On October 2, 1672, Governor Manuel de Cendoya broke ground on a masonry fort for St. Augustine. Today, we know this fortification as the Castillo de San Marcos National Monument. Yet, what do we know about the historical leader behind the monument?
Spain’s Queen Regent Mariana appointed Cendoya to the governorship of Florida on October 30, 1669. She charged him with the responsibility of repairing the fortifications at St. Augustine after the 1668 pirate’s raid. Cendoya’s background included almost 23 years of military service to the Spanish Crown. He began as a private advancing to major and serving in various Spanish territories.

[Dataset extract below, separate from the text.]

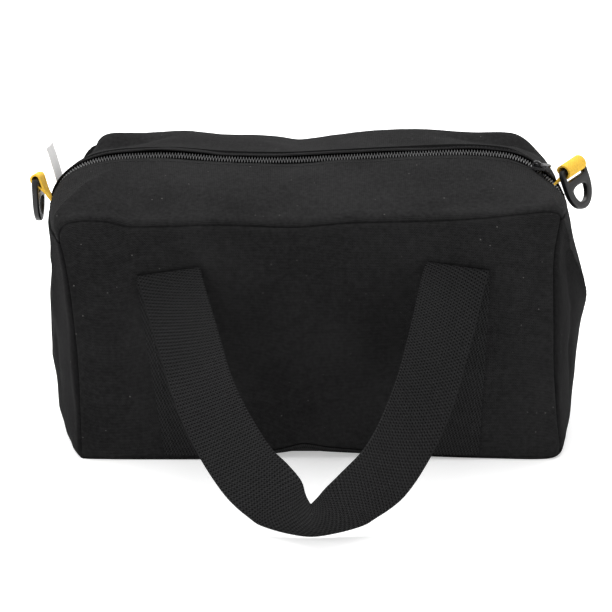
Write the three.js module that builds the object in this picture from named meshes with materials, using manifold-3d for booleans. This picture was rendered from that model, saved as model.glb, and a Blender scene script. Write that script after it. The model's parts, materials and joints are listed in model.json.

Accompanied by his family, Cendoya left Spain in July 1670 for Mexico. He needed to retrieve St. Augustine’s situado fund, plus the extra capital for a fort, from New Spain’s Viceroy in Mexico City. Requesting 30,000 pesos, he only received 12,000 pesos to start the project – with the promise of more if it proceeded successfully.
With the funds released, Cendoya and his family headed to Florida in April 1671. After a stop in Havana, the new governor arrived in St. Augustine on July 6, 1671. He immediately went to work on the fortification. Within a week, he began organizing laborers to gather, create, and transport the needed materials and tools. Cendoya’s engineer Ignacio Daza arrived in September 1672 and official construction began in October.
“…I represent to Your Majesty that, having sufficient materials and other equipment needed to begin work on the Castillo, which by order of your Majesty I am directed to build, I opened the foundations, which are being filled with stone as best as the terrain, which is sandy and next to the sea, permits.”Governor Manuel de Cendoya to Spain’s Queen Regent Mariana de Austria on December 15, 1672 (UFDC)
That winter an unidentified contagion swept through St. Augustine – sickening and killing many of the laborers. In addition, the promised extra funding for the fort failed to arrive from New Spain’s viceroy. As a result, the governor pledged his own salary.
However, Cendoya still suffered from the financial strain of his journey to Mexico City. At the time, he could not draw from his governor’s pay until he arrived in Florida. To cover his expenses, he borrowed 16,000 pesos from the situado fund. He also enrolled his two-year-old son into the military to obtain extra pay and rations. (A common practice amongst contemporary European militaries.) When the governor asked for reimbursement, the Council of the Indies in Spain refused his petition.
On March 8, 1673, Governor Manuel de Cendoya died, likely a victim of that winter’s illness. He did not see the completion of the Castillo de San Marcos 23 years later. His initial investment in those early years of planning and construction made the fort possible. However, it also forced his widow and children to live on the charity of St. Augustine’s residents. Cendoya’s widow, Doña Sebastiana Olazarraga y Aramburu, eventually collected the funds owed to her deceased husband 10 years later.